La vida es sagrada. Pero no, en las calles de Bogotá vale un celular.
El jueves pasado Johnny Estefano Subasich, de 23 años, perdió su vida por robarle su celular, en el barrio 20 de julio en la localidad de San Cristóbal. Se unió a la lista que según la Policía del Distrito en lo que va del 2014 más de 770.000 celulares se han robado y cada treinta segundos se roban un celular en la ciudad.
Con esta noticia, recordé que ya van año y medio desde que Santiago Blanco, compañero de apartamento y amigo, a sus 22 años, también perdió su vida por robarle su celular. A la investigación, tan prometida por la Fiscalía, ni le han asignado fiscal responsable. Y todo sigue como si nada.
Aunque en la Constitución, en la Declaración Universal de los Derechos Humanos y en otra cantidad de papeles dice “la vida es sagrada”, en las calles de Bogotá sigue valiendo un celular. Esta semana asistí a una misa en su nombre. Mientras el país no se desconcentra del pulso Uribe-Santos, Cepeda-Uribe, La Habana, bla, bla, bla yo recordaba a este costeño alegre, que soñaba con ser alcalde de su natal Cartagena.
Lo mató un país que nos duele en las entrañas. Su luz la apagó una historia que se repite una y otra vez como si no fuese un disparate. Pedir justicia es elemental, otro desatino más sería la impunidad. Ahora, no puede cesar allí la indignación. En Colombia donde lo absurdo se confunde con lo normal, la moraleja debe trascender una condena judicial. ¿Que caminar de noche en Bogotá, en Medellín, Cali o en cualquier otra ciudad colombiana es imprudente? ¿Qué Santiago “dio papaya”? Me niego a aceptar tales comentarios. La necedad no es de quien camina en las calles de su ciudad a la hora que le venga en gana.
Lo inconcebible es que no se pueda hacer, que Bogotá esté corroída por el delito y que los delincuentes sean premiados en un mercado negro que funciona como el más legal de los negocios, ¡y a los ojos de todos! Si la sociedad no se rebela contra la ilegalidad, los homicidios persistirán. Aquí las instituciones y los ciudadanos saben bien dónde se venden los bienes robados, el celular de Santiago.
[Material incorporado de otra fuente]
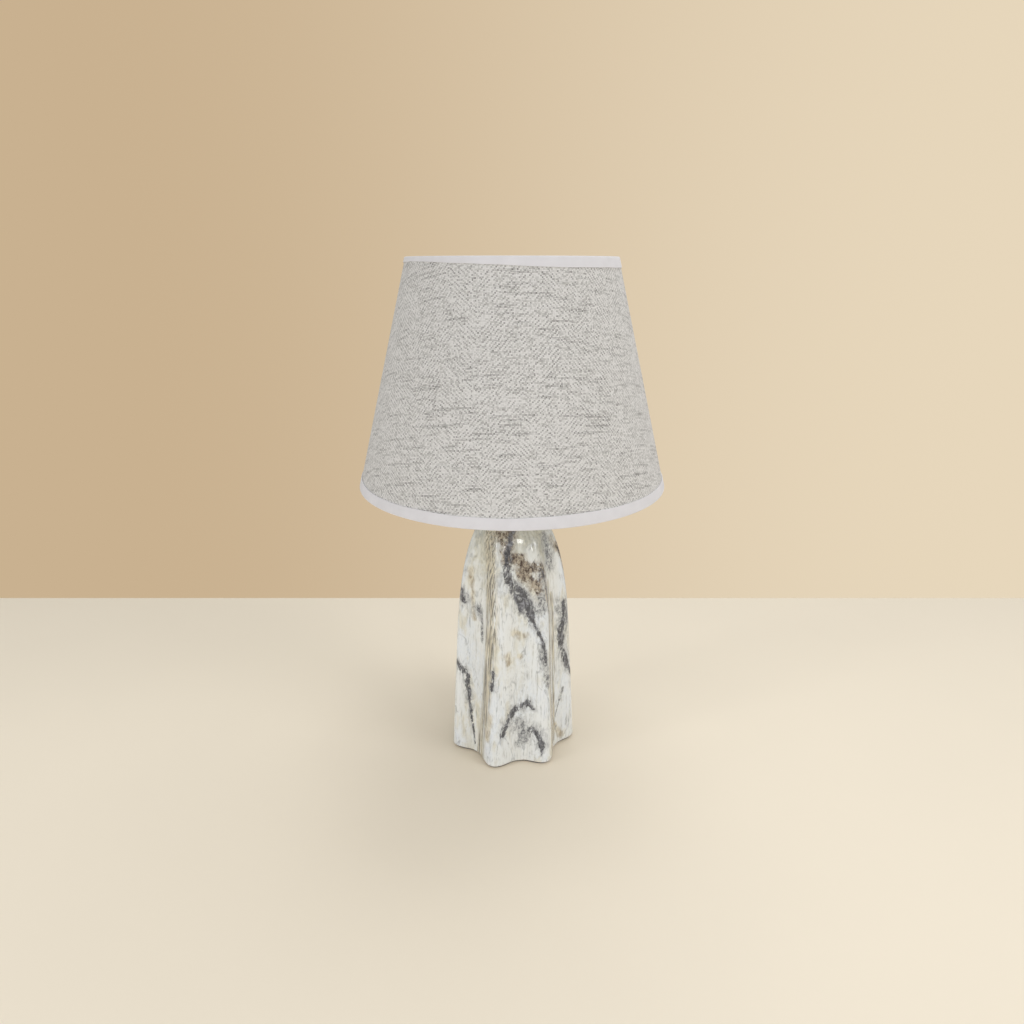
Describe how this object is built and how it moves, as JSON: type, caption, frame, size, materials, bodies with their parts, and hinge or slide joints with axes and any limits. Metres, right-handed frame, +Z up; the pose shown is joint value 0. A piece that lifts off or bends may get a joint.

Si el Estado no decide desmantelar las mafias y la gente insiste en adquirir elementos hurtados, el crimen se mantendrá incólume. Por suerte caerán algunos de sus actores, pero el sistema seguirá campante. En memoria de Santiago la legalidad nos debe convocar a todos. Colombia no puede seguir arrodillada ante el delito ni debe permanecer sumergida en la desigualdad social. ¿Cambio de tema? No, el coste murió víctima de la ilegalidad, pero también de un mal que hace décadas padece este país, y que bien describió su madre, doña Sofía: una juventud sin esperanza.
El colegio que se cae, el desayuno que falta, el hogar sin padres, la casa de ramas, la droga y el alcohol, piezas de una crónica triste, que encierran la vida de miles de jóvenes colombianos, de jóvenes como esos que sin parpadear, y sin mayor dificultad, le quitaron la vida a Santiago.
Pedir justicia penal a los que cometieron el delito es un deber. Clamar justicia social para quienes están en el límite de ejecutar estas atrocidades es una obligación. Como lo señaló doña Sofía con profunda sabiduría: “El golpe más contundente a las fuerzas del mal —que le arrebataron a su hijo— sería las oportunidades que pudieran dársele de verdad a la juventud nacional, oportunidades que hoy no encuentra”. Pasan y pasan los días y todo sigue igual.
La frase que se repitió nuevamente esta semana, como hace año y medio, se sigue escuchando con frecuencia en toda Colombia: “Descansó en paz a otro joven con sueños”.
Aquí, las narices no crecen. Se creen el cuento que es lo peor. Bogotá va bien y punto. Esas cifras no cuentan. Todo sigue tan campante. Ramplonamente campante.